Just finished reading “The Unspoken Truth about Managing Geeks” written by Jeff Ello and was blown away by how insightful his assessment of the psychology of IT workers was and how gosh darn practical his advice was on structuring an organization and managing technical people to maximum effect.
This is not just another blog article that rehashes something we already know, it is a refreshing new look on the consequences and reasons for behaviors and attitudes that we observe and identify with in our careers programming or managing programmers.
I encourage you to read the entire article, but here are some choice bits that really hit home for me.
“Few people notice this, but for IT groups respect is the currency of the realm. IT pros do not squander this currency. Those whom they do not believe are worthy of their respect might instead be treated to professional courtesy, a friendly demeanor or the acceptance of authority. Gaining respect is not a matter of being the boss and has nothing to do with being likeable or sociable; whether you talk, eat or smell right; or any measure that isn’t directly related to the work. The amount of respect an IT pro pays someone is a measure of how tolerable that person is when it comes to getting things done, including the elegance and practicality of his solutions and suggestions. IT pros always and without fail, quietly self-organize around those who make the work easier, while shunning those who make the work harder, independent of the organizational chart.”
“Ego, as it plays out in IT, is an essential confidence combined with a not-so-subtle cynicism. It’s not about being right for the sake of being right but being right for the sake of saving a lot of time, effort, money and credibility. IT is a team sport, so being right or wrong impacts other members of the group in non-trivial ways. Unlike in many industries, in IT, colleagues can significantly influence the careers of the entire team. Correctness yields respect, respect builds good teams, and good teams build trust and maintain credibility through a healthy projection of ego. Strong IT groups view correctness as a virtue, and certitude as a delivery method. Meek IT groups, beaten down by inconsistent policies and a lack of structural support, are simply ineffective at driving change and creating efficiencies, getting mowed over by the clients, the management or both at every turn.”

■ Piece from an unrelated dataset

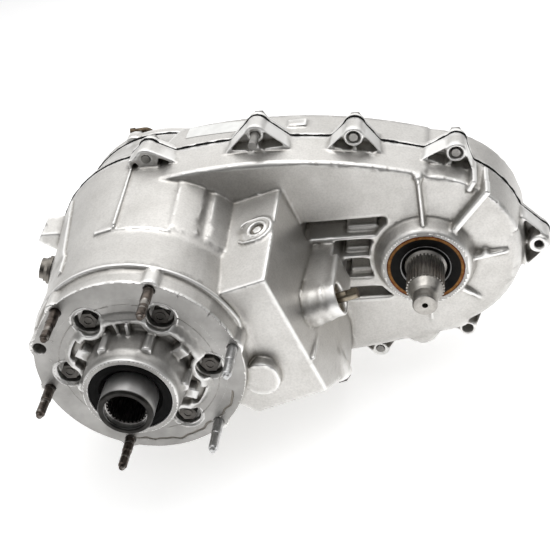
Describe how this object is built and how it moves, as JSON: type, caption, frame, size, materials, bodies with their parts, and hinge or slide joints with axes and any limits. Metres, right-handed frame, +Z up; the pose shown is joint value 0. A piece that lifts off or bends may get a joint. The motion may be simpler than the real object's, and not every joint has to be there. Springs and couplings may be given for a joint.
{
  "type": "transfer case",
  "caption": "Chain drive transfer case with a round studded mounting flange, planetary low range, offset front output shaft and a slip yoke extension housing.",
  "frame": {"origin": "centre of the stud circle on the front face of the mounting flange, on the input shaft's axis", "axes": "+X from the input shaft to the front output shaft, +Y rearwards into the case, +Z up"},
  "size_m": [0.5167, 0.4164, 0.2952],
  "materials": {
    "cast_aluminium": "blasted, as cast",
    "sealant": "cured bead",
    "dark_steel": "oiled black",
    "bolt_steel": "zinc",
    "seal_rubber": "satin",
    "bearing_steel": "ground",
    "machined_steel": "machined",
    "yellow_zinc": "yellow zinc",
    "bronze": "machined",
    "black_plastic": "matte",
    "brown_metal": "aged",
    "white_label": "blank"
  },
  "bodies": {
    "case": {"front_case": "cast_aluminium", "rear_case": "cast_aluminium", "extension_housing": "cast_aluminium", "input_retainer": "cast_aluminium", "case_sealant": "sealant", "extension_sealant": "sealant", "mounting_studs": "dark_steel", "retainer_bolts": "dark_steel", "case_bolts": "bolt_steel", "extension_bolts": "bolt_steel", "input_seal": "seal_rubber", "input_bearing": "bearing_steel", "ring_gear": "machined_steel", "shift_rail": "bearing_steel", "drive_chain": "dark_steel", "front_output_seal": "seal_rubber", "front_output_bearing": "bearing_steel", "output_rear_bearing": "bearing_steel", "main_rear_bearing": "bearing_steel", "oil_pump": "machined_steel", "pickup_tube": "bolt_steel", "speed_sensor": "black_plastic", "rear_seal": "seal_rubber", "rear_bushing": "bronze", "shaft_retainer": "yellow_zinc", "detent_spring": "bearing_steel", "detent_plug": "dark_steel", "switch_port_plug": "dark_steel", "drain_plug": "dark_steel", "fill_plug": "dark_steel", "indicator_switch": "brown_metal", "case_breather": "yellow_zinc", "locating_dowels": "bolt_steel", "chip_magnet": "dark_steel", "label_plate": "white_label"},
    "input": {"input_gear": "machined_steel"},
    "carrier": {"planet_carrier": "machined_steel", "planet_pins": "bearing_steel"},
    "planet_1": {"planet_gear_1": "machined_steel"},
    "planet_2": {"planet_gear_2": "machined_steel"},
    "planet_3": {"planet_gear_3": "machined_steel"},
    "planet_4": {"planet_gear_4": "machined_steel"},
    "planet_5": {"planet_gear_5": "machined_steel"},
    "planet_6": {"planet_gear_6": "machined_steel"},
    "main_line": {"main_shaft": "machined_steel", "mode_hub": "machined_steel", "drive_sprocket": "machined_steel", "speed_ring": "machined_steel"},
    "range_sleeve_body": {"range_sleeve": "machined_steel"},
    "mode_sleeve_body": {"mode_sleeve": "machined_steel"},
    "front_output": {"front_output_shaft": "machined_steel", "driven_sprocket": "machined_steel"},
    "range_fork_body": {"range_fork": "cast_aluminium"},
    "mode_fork_body": {"mode_fork": "cast_aluminium"},
    "sector": {"sector_shaft": "yellow_zinc", "sector_plate": "machined_steel"},
    "detent": {"detent_plunger": "bearing_steel"}
  },
  "joints": [
    {"name": "input_spin", "type": "hinge", "parent": "case", "child": "input", "pos_m": [0, 0, 0], "axis": [0, -1, 0], "continuous": true},
    {"name": "carrier_spin", "type": "hinge", "parent": "case", "child": "carrier", "pos_m": [0, 0, 0], "axis": [0, -1, 0], "continuous": true},
    {"name": "planet_1_spin", "type": "hinge", "parent": "carrier", "child": "planet_1", "pos_m": [0.06187, 0.04, 0], "axis": [0, -1, 0], "continuous": true},
    {"name": "planet_2_spin", "type": "hinge", "parent": "carrier", "child": "planet_2", "pos_m": [0.03094, 0.04, 0.05359], "axis": [0, -1, 0], "continuous": true},
    {"name": "planet_3_spin", "type": "hinge", "parent": "carrier", "child": "planet_3", "pos_m": [-0.03094, 0.04, 0.05359], "axis": [0, -1, 0], "continuous": true},
    {"name": "planet_4_spin", "type": "hinge", "parent": "carrier", "child": "planet_4", "pos_m": [-0.06187, 0.04, 0], "axis": [0, -1, 0], "continuous": true},
    {"name": "planet_5_spin", "type": "hinge", "parent": "carrier", "child": "planet_5", "pos_m": [-0.03094, 0.04, -0.05359], "axis": [0, -1, 0], "continuous": true},
    {"name": "planet_6_spin", "type": "hinge", "parent": "carrier", "child": "planet_6", "pos_m": [0.03094, 0.04, -0.05359], "axis": [0, -1, 0], "continuous": true},
    {"name": "main_shaft_spin", "type": "hinge", "parent": "case", "child": "main_line", "pos_m": [0, 0, 0], "axis": [0, -1, 0], "continuous": true},
    {"name": "front_output_spin", "type": "hinge", "parent": "case", "child": "front_output", "pos_m": [0.257, 0, 0], "axis": [0, -1, 0], "continuous": true},
    {"name": "sector_turn", "type": "hinge", "parent": "case", "child": "sector", "pos_m": [0.15468, 0.073, 0.00428], "axis": [0.9622, 0, 0.2723], "range_deg": [-20, 20]},
    {"name": "range_fork_slide", "type": "slide", "parent": "case", "child": "range_fork_body", "axis": [0, 1, 0], "range_m": [-0.0099, 0.0099]},
    {"name": "mode_fork_slide", "type": "slide", "parent": "case", "child": "mode_fork_body", "axis": [0, 1, 0], "range_m": [-0.006, 0.006]},
    {"name": "range_sleeve_slide", "type": "slide", "parent": "main_line", "child": "range_sleeve_body", "axis": [0, 1, 0], "range_m": [-0.0099, 0.0099]},
    {"name": "mode_sleeve_slide", "type": "slide", "parent": "main_line", "child": "mode_sleeve_body", "axis": [0, 1, 0], "range_m": [-0.006, 0.006]},
    {"name": "detent_press", "type": "slide", "parent": "case", "child": "detent", "axis": [0.2723, 0, -0.9622], "range_m": [0, 0.0012], "stiffness_N_per_m": 900, "springref_m": -0.002}
  ],
  "couplings": [
    {"joint": "carrier_spin", "follows": "input_spin", "ratio": 0.36667},
    {"joint": "planet_1_spin", "follows": "input_spin", "ratio": -1.7417},
    {"joint": "planet_2_spin", "follows": "input_spin", "ratio": -1.7417},
    {"joint": "planet_3_spin", "follows": "input_spin", "ratio": -1.7417},
    {"joint": "planet_4_spin", "follows": "input_spin", "ratio": -1.7417},
    {"joint": "planet_5_spin", "follows": "input_spin", "ratio": -1.7417},
    {"joint": "planet_6_spin", "follows": "input_spin", "ratio": -1.7417},
    {"joint": "main_shaft_spin", "follows": "input_spin", "ratio": 1},
    {"joint": "front_output_spin", "follows": "input_spin", "ratio": 1},
    {"joint": "range_fork_slide", "follows": "sector_turn", "m_per_rad": 0.028},
    {"joint": "range_sleeve_slide", "follows": "sector_turn", "m_per_rad": 0.028},
    {"joint": "mode_fork_slide", "follows": "sector_turn", "m_per_rad": -0.016},
    {"joint": "mode_sleeve_slide", "follows": "sector_turn", "m_per_rad": -0.016}
  ]
}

“The victim mentality — IT pros are sensitive to logic — that’s what you pay them for. When things don’t add up, they are prone to express their opinions on the matter, and the level of response will be proportional to the absurdity of the event. The more things that occur that make no sense, the more cynical IT pros will become. Standard organizational politics often run afoul of this, so IT pros can come to be seen as whiny or as having a victim mentality. Presuming this is a trait that must be disciplined out of them is a huge management mistake. IT pros complain primarily about logic, and primarily to people they respect. If you are dismissive of complaints, fail to recognize an illogical event or behave in deceptive ways, IT pros will likely stop complaining to you. You might mistake this as a behavioral improvement, when it’s actually a show of disrespect. It means you are no longer worth talking to, which leads to insubordination.”
“Insubordination — This is a tricky one. Good IT pros are not anti-bureaucracy, as many observers think. They are anti-stupidity. The difference is both subjective and subtle. Good IT pros, whether they are expected to or not, have to operate and make decisions with little supervision. So when the rules are loose and logical and supervision is results-oriented, supportive and helpful to the process, IT pros are loyal, open, engaged and downright sociable. Arbitrary or micro-management, illogical decisions, inconsistent policies, the creation of unnecessary work and exclusionary practices will elicit a quiet, subversive, almost vicious attitude from otherwise excellent IT staff. Interestingly, IT groups don’t fall apart in this mode. From the outside, nothing looks to be wrong and the work still gets done. But internally, the IT group, or portions of it, may cut themselves off almost entirely from the intended management structure. They may work on big projects or steer the group entirely from the shadows while diverting the attention of supervisors to lesser topics. They believe they are protecting the organization, as well as their own credibility — and they are often correct.”
“Unlike in many industries, the fight in most IT groups is in how to get things done, not how to avoid work. IT pros will self-organize, disrupt and subvert in the name of accomplishing work. An over-structured, micro-managing, technically deficient runt, no matter how polished, who’s thrown into the mix for the sake of management will get a response from the professional IT group that’s similar to anyone’s response to a five-year-old tugging his pants leg. What IT pros want in a manager is a technical sounding board and a source of general direction. Leadership.”
”Finally, executives should have multiple in-points to the IT team. If the IT team is singing out of tune, it is worth investigating the reasons. But you’ll never even know if that’s the case if the only information you receive is from the CIO. Periodically, bring a few key IT brains to the boardroom to observe the problems of the organization at large, even about things outside of the IT world, if only to make use of their exquisitely refined BS detectors. A good IT pro is trained in how to accomplish work; their skills are not necessarily limited to computing. In fact, the best business decision-makers I know are IT people who aren’t even managers.”